Now, as you may have noticed from these posts on completely edible finger paint, play dough, face paint and moon sand, I’m a big fan of making art/play supplies out of food grade ingredients. Though the older potami have been great at keeping their little brother from taste-testing our store-bought crayon stash, he did go through a period where he would try to sneak a few in. That inspired me to try to come up with a food grade recipe, which flopped . . .
The secret, as it turns out . . .
Is a blend of beef tallow, fruit/veggie pigments and carnauba wax, which I learned about from Kresha at Nourishing Joy. It’s made from the leaves of a Brazilian palm tree, known as the “Tree of Life,” and it’s a food grade wax similar to beeswax. (source 1, source 2) The difference between the two is that it holds color a little better. Let me explain . . .
Beeswax Vs. Carnauba
Crayons made with beeswax take longer to cool than carnauba-based crayons, which causes the pigment tends to settle more on one side than the other.
Also, after a few days beeswax crayons tend to form a white powdery layer on the outside. If you rub them in the color returns, though, so if you want to use beeswax instead of carnauba it will totally work.
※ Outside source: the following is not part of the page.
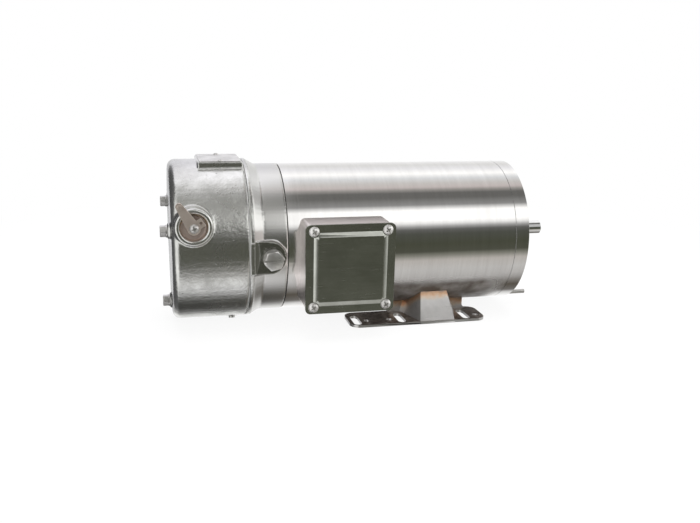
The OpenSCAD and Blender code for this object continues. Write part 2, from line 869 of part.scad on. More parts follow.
module pressure_plate() {
    color("gray") difference() {
        ring_x(armature_x0, armature_x1, brake_bore_r, magnet_r);
        for (a = stud_angles) at_angle(a, stud_circle_r)
            rod_x(armature_x0 - eps, armature_x1 + eps, spacer_r + slide_gap);
        for (s = [-1, 1]) translate([0, s * pin_y, pin_z])
            rod_x(armature_x0 - eps, armature_x0 + pin_seat, pin_r + seat_gap);
    }
}

module magnet_body() {
    color("dimgray") difference() {
        ring_x(magnet_x0, magnet_x1, magnet_bore_r, magnet_r);
        ring_x(magnet_x1 - coil_deep, magnet_x1 + eps, coil_in_r, coil_out_r);
        for (a = stud_angles) at_angle(a, stud_circle_r)
            rod_x(magnet_x0 - eps, magnet_x1 + eps, stud_r + 0.1);
        for (a = spring_angles) at_angle(a, stud_circle_r)
            rod_x(magnet_x1 - spring_deep, magnet_x1 + eps, spring_pocket_r);
        for (s = [-1, 1]) translate([0, s * pin_y, pin_z])
            rod_x(magnet_x0 - eps, magnet_x1 + eps, pin_r + slide_gap);
    }
}

module brake_coil() {
    color("peru") ring_x(magnet_x1 - coil_deep + 0.1, magnet_x1 - 1.5,
        coil_in_r + coil_gap, coil_out_r - coil_gap);
}

// Each spring is a corrugated sleeve of the coil's outer and inner size
module brake_springs() {
    reach = spring_deep + plate_travel - 0.1;
    pitch = reach / coil_turns;
    color("steelblue") for (a = spring_angles) at_angle(a, stud_circle_r) {
        translate([magnet_x1 - spring_deep + 0.05, 0, 0]) {
            ring_x(0, reach, spring_r - 1.2, spring_r - 0.7);
            for (i = [0:coil_turns - 1])
                ring_x((i + 0.25) * pitch, (i + 0.75) * pitch, spring_r - 1, spring_r);
        }
    }
}

module brake_spacers() {
    color("gray") for (a = stud_angles) at_angle(a, stud_circle_r)
        ring_x(magnet_x1, stack_x0, stud_r + 0.1, spacer_r);
}

module brake_mount_bolts() {
    color("lightgray") for (a = stud_angles) at_angle(a, stud_circle_r) {
        rod_x(magnet_x0 - 0.2, brake_face_x + stud_thread - 0.5, stud_r);
        hex_x(magnet_x0 - stud_nut_h, magnet_x0, 10);
    }
}

module release_bracket() {
    color("gray") difference() {
        union() {
            translate([magnet_x0 - bracket_t, -lug_y - lug_w / 2, bracket_low])
                cube([bracket_t, 2 * lug_y + lug_w, bracket_high - bracket_low]);
            for (s = [-1, 1]) translate([release_x - release_r - 2, s * lug_y - lug_w / 2, bracket_low])
                cube([magnet_x0 - release_x + release_r + 2, lug_w, bracket_high - bracket_low]);
        }
        translate([release_x, 0, release_z]) rod_y(-lug_y - lug_w, lug_y + lug_w, release_r + run_gap);
    }
}

module release_pins() {
    color("lightgray") for (s = [-1, 1]) translate([0, s * pin_y, pin_z])
        rod_x(bridge_x0 - nut_h + 0.5, armature_x0 + pin_seat - 0.1, pin_r);
}

module release_bridge() {
    color("gray") difference() {
        translate([bridge_x0, -bridge_w / 2, bridge_low])
            cube([bridge_t, bridge_w, bridge_high - bridge_low]);
        for (s = [-1, 1]) translate([0, s * pin_y, pin_z])
            rod_x(bridge_x0 - eps, bridge_x1 + eps, pin_r + seat_gap);
    }
}

module release_nuts() {
    color("lightgray") for (s = [-1, 1]) translate([0, s * pin_y, pin_z]) difference() {
        hex_x(bridge_x0 - nut_h, bridge_x0, 8);
        rod_x(bridge_x0 - nut_h - eps, bridge_x0 + eps, pin_r + seat_gap);
    }
}

module release_shaft() {
    color("lightgray") translate([release_x, 0, release_z]) difference() {
        union() {
            rod_y(lever_y1, release_end_y, release_r);
            translate([0, 0, -cam_throw]) rod_y(-cam_w / 2, cam_w / 2, cam_r);
        }
        rod_y(lever_y1 - eps, lever_y1 + lever_screw_deep, lever_screw_r + seat_gap);
    }
}

module release_lever() {
    color("silver") translate([release_x, 0, release_z]) rotate([0, -lever_tilt, 0]) difference() {
        union() {
            hull() {
                rod_y(lever_y0, lever_y1, lever_hub_r, $fn = 32);
                translate([0, 0, lever_len]) rod_y(lever_y0, lever_y1, lever_tip_r, $fn = 32);
            }
            translate([0, lever_y0, -ear_w / 2 + 1]) cube([ear_len, lever_t, ear_w]);
            translate([0, 0, lever_len - 0.5]) rod_y(lever_y0 - dimple_h, lever_y0 + 1, dimple_r);
        }
        rod_y(lever_y0 - eps, lever_y1 + eps, lever_screw_r + 0.2);
        translate([ear_len - 2.8, 0, 1]) rod_y(lever_y0 - eps, lever_y1 + eps, ear_hole_r);
    }
}

module lever_screw() {
    color("lightgray") translate([release_x, 0, release_z]) {
        rod_y(lever_y0 - 0.2, lever_y1 + lever_screw_deep - 0.5, lever_screw_r);
        translate([0, lever_y0, 0]) rotate([90, 0, 0]) rotate([0, 0, 20]) pan_head(5, 2.8);
    }
}

module release_bush() {
    color("black") translate([release_x, 0, release_z]) difference() {
        rod_y(boss_face_y + boss_recess - bush_h, boss_face_y + boss_recess, bush_r);
        rod_y(boss_face_y, boss_face_y + boss_recess + eps, release_r + run_gap);
    }
}

// Half section of the cover, between the axis and its outside, with a rounded closed end
module cover_half(r_rim, r_end, x0, x1, corner) {
    difference() {
        polygon([[0, x0], [r_end, x0], [r_end, x0 + corner], [r_rim, x1], [0, x1]]);
        difference() {
            translate([r_end - corner, x0 - corner]) square([2 * corner, 2 * corner]);
            translate([r_end - corner, x0 + corner]) circle(r = corner);
        }
    }
}

module brake_cover() {
    color("gainsboro") difference() {
        union() {
            difference() {
                union() {
                    turned() cover_half(cover_r, cover_end_r, cover_x0, cover_x1, cover_round);
                    translate([plate_pad_x1 - plate_pad_w, -plate_pad_half, 0])
                        cube([plate_pad_w, 2 * plate_pad_half, plate_pad_z]);
                    for (i = [0:2]) at_angle(bolt_angles[i], cover_bolt_circle_r)
                        rod_x(cover_x0 - bolt_stand[i], cover_x0 + 5, bolt_pad_r);
                    at_angle(drain_angle, 0) translate([cover_drain_x, 0, 0])
                        rod_y(cover_r - 5, cover_r + 0.6, cover_drain_r + 2.5);
                }
                turned() cover_half(cover_r - cover_wall, cover_end_r - cover_wall, cover_x0 + cover_wall,
                    cover_x1 + eps, cover_round - cover_wall);
            }
            translate([release_x, 0, release_z]) {
                rod_y(boss_face_y + boss_rim_r, boss_in_y, boss_r);
                translate([0, boss_face_y + boss_rim_r, 0]) rotate([90, 0, 0]) rotate_extrude()
                    translate([boss_r - boss_rim_r, 0]) circle(r = boss_rim_r);
            }
        }
        translate([release_x, 0, release_z]) {
            rod_y(boss_face_y - eps, boss_face_y + boss_recess, boss_recess_r);
            rod_y(boss_face_y, boss_in_y + eps, release_r + run_gap);
        }
        for (a = bolt_angles) at_angle(a, cover_bolt_circle_r)
            rod_x(cover_x0 - 5, cover_x0 + 12, bolt_r + 0.2);
        for (s = [-1, 1]) translate([plate_pad_x1 - plate_pad_w / 2, s * name_screw_y, plate_pad_z - 5])
            cylinder(h = 6, r = name_screw_r + seat_gap);
        at_angle(drain_angle, 0) translate([cover_drain_x, 0, 0])
            rod_y(cover_r - 10, cover_r + 2, cover_drain_r - 1 + seat_gap);
    }
}

module cover_gasket() {
    color("black") ring_x(cover_x1, adapter_x0, cover_r - cover_wall, cover_r - 0.6);
}

module cover_bolts() {
    color("lightgray") for (i = [0:2]) {
        a = bolt_angles[i];
        head_x = cover_x0 - bolt_stand[i] - bolt_washer_t;
        at_angle(a, cover_bolt_circle_r) {
            rod_x(head_x - 0.2, brake_face_x + bolt_thread - 0.5, bolt_r);
            rotate([30 - a, 0, 0]) intersection() {
                hex_x(head_x - bolt_head_h, head_x, bolt_af);
                cone_x(head_x - bolt_head_h, head_x, bolt_af / 2 - 0.2, bolt_af / 2 + 2 * bolt_head_h);
            }
        }
    }
}

module cover_washers() {
    color("silver") for (i = [0:2]) {
        seat_x = cover_x0 - bolt_stand[i];
        at_angle(bolt_angles[i], cover_bolt_circle_r)
            ring_x(seat_x - bolt_washer_t, seat_x, bolt_r + 0.2, bolt_washer_r);
    }
}

module nameplate() {
    color("whitesmoke") translate([plate_pad_x1 - plate_pad_w / 2, 0, plate_pad_z]) difference() {
        linear_extrude(height = name_t)
            round_rect(plate_pad_w - 2 * name_inset, 2 * plate_pad_half - 2 * name_inset, 2);
        for (s = [-1, 1]) translate([0, s * name_screw_y, -eps])
            cylinder(h = name_t + 2 * eps, r = name_screw_r + 0.1);
    }
}

module nameplate_screws() {
    color("lightgray") for (s = [-1, 1])
        translate([plate_pad_x1 - plate_pad_w / 2, s * name_screw_y, plate_pad_z]) {
            translate([0, 0, -4]) cylinder(h = 4 + name_t + 0.2, r = name_screw_r);
            translate([0, 0, name_t]) pan_head(3, 1.5);
        }
}

module inlet_plug() {
    face_y = pad_y - plug_washer_t;
    color("gainsboro") translate([plug_x, 0, plug_z]) difference() {
        union() {
            rod_y(face_y - 0.2, pad_y + 11, plug_shank_r);
            translate([0, face_y, 0]) rotate([90, 0, 0]) intersection() {
                rotate([0, 0, 12]) cylinder(h = plug_h, r = plug_af / sqrt(3), $fn = 6);
                cylinder(h = plug_h, r1 = plug_af / 2 + 2 * plug_h, r2 = plug_af / 2 - 0.6);
            }
        }
        translate([-plug_af, face_y - plug_h - eps, -0.8]) cube([2 * plug_af, 1 + eps, 1.6]);
    }
}

module inlet_washer() {
    color("silver") translate([plug_x, 0, plug_z]) difference() {
        rod_y(pad_y - plug_washer_t, pad_y, plug_washer_r);
        rod_y(pad_y - plug_washer_t - eps, pad_y + eps, plug_shank_r + 0.1);
    }
}

module cover_drain() {
    color("dimgray") at_angle(drain_angle, 0) translate([cover_drain_x, 0, 0]) {
        rod_y(cover_r - 5.5, cover_r + 0.8, cover_drain_r - 1);
        rod_y(cover_r + 0.6, cover_r + cover_drain_out, cover_drain_r);
    }
}

module drive_drain() {
    color("gray") at_angle(drain_angle, drain_circle_r)
        ring_x(-drain_deep + 0.5, drain_out, drain_bore_r, drain_r);
}

frame_shell();
drive_endbell();
brake_endbell();
stator_core();
stator_winding();
tie_bolts();
conduit_box();
box_gasket();
box_cover();
box_cover_screws();
terminal_block();
ground_screw();
foot_front();
foot_rear();
drive_bearing_outer();
rear_bearing_outer();
preload_spring();
shaft_seal();
friction_plate();
magnet_body();
brake_coil();
brake_springs();
brake_spacers();
brake_mount_bolts();
release_bracket();
brake_cover();
cover_gasket();
cover_bolts();
cover_washers();
release_bush();
nameplate();
nameplate_screws();
inlet_plug();
inlet_washer();
cover_drain();
drive_drain();
motor_shaft();
rotor_core();
rotor_end_rings();
drive_bearing_inner();
rear_bearing_inner();
shaft_slinger();
brake_hub();
hub_key();
friction_disc();
hub_ring();
drive_balls();
drive_cage();
rear_balls();
rear_cage();
pressure_plate();
release_pins();
release_bridge();
release_nuts();
release_shaft();
release_lever();
lever_screw();
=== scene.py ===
import json
import math

import bmesh
import bpy
from mathutils import Matrix, Vector


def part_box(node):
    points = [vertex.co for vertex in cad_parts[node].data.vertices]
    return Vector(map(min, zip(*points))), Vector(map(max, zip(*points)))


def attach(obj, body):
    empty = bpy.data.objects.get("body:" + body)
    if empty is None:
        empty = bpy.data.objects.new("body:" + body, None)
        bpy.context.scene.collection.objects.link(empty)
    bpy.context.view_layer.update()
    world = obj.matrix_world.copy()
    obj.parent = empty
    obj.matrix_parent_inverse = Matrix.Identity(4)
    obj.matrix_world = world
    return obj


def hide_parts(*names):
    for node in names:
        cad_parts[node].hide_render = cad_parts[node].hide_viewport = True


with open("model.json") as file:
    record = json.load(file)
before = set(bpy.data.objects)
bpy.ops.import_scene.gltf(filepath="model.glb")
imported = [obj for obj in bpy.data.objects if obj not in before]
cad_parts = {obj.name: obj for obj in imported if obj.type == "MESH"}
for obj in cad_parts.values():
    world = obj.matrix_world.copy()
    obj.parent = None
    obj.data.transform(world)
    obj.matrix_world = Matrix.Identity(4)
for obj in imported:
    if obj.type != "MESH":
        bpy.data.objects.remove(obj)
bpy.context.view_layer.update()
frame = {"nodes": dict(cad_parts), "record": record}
nodes = frame["nodes"]
scene = bpy.context.scene
print("frame loaded,", len(nodes), "nodes")

# where things are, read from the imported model
frameLow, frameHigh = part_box("frame_shell")
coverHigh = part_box("brake_cover")[1]
footLow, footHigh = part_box("foot_front")
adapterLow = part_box("brake_endbell")[0]
releaseLow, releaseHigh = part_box("release_shaft")
releaseAxis = (releaseLow + releaseHigh) / 2
frameRadius = frameHigh.y
floorHeight = footLow.z


# camera
cameraView = {
    "place": (-0.4096, -0.8892, 0.2107),
    "yaw": 0.247,        # turned towards +X, radians
    "pitch": -0.261,     # looking down
    "roll": 0.024,
    "lens": 41.73,
    "sensor": 36.0,
}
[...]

Either way, these crayons are perfect for little hands that are still developing fine motor skills! The yellow, orange, light green and brown are as smooth as store-bought crayons, while the pink and dark green are less smooth, but still totally usable.
What about a substitution for tallow?
If you don’t have tallow, you can use cacao butter. Not the stuff you find in the beauty section – only food grade, like this. It’s pricier than tallow, but will work in a pinch.”